As Elder Sharapata and Elder Waldron continue in their quest to prove that their own city is better than the other, Elder Waldron has gone to a whole new level of arguing. The other day he was trying to explain how the restoration of the Gospel would never have taken place if it wasn't for Philadelphia and that we owe the restored church to his city's existence. It was funny because he was so wrong, however blasphemous it might have been. 

So in this newish area that we are working in we found this family of two, a mom living with her daughter of sixteen years. So far, we´ve only had two lessons with them, but they have been really good. They're just very easy to talk to and we've had good conversation with them. They were going to be in the church yesterday, but they couldn't go because Laurea, the daughter, was sick with a fever that morning. 
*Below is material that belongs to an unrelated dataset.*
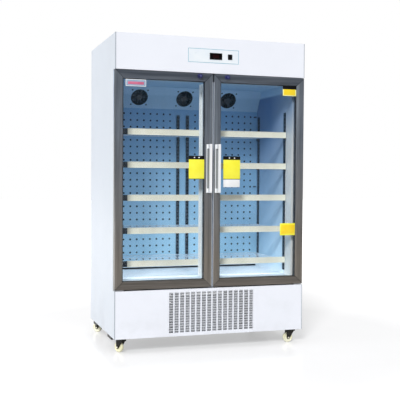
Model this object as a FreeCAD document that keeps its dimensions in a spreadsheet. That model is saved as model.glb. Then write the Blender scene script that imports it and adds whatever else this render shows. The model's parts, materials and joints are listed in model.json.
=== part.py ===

We taught another women with her daughter in this new area Sunday afternoon about the Plan of Salvation because she told us that she had a son die three years ago when he was thirteen. She told us that someone told her that one day Jesus would come to her door to give her son back, but then said that what we taught made more sense and felt right. 

We were teaching Doming about the Priesthood, but he said that he doesn't want to receive because he doesn't feel ready. After talking with him for a bit he said that he doesn't want to have to bless the sacrament in front of the congregation because he would feel uncomfortable in front of everyone (we have a massive branch of thirty to forty people every week). So were going to keep working with him to help him feel prepared.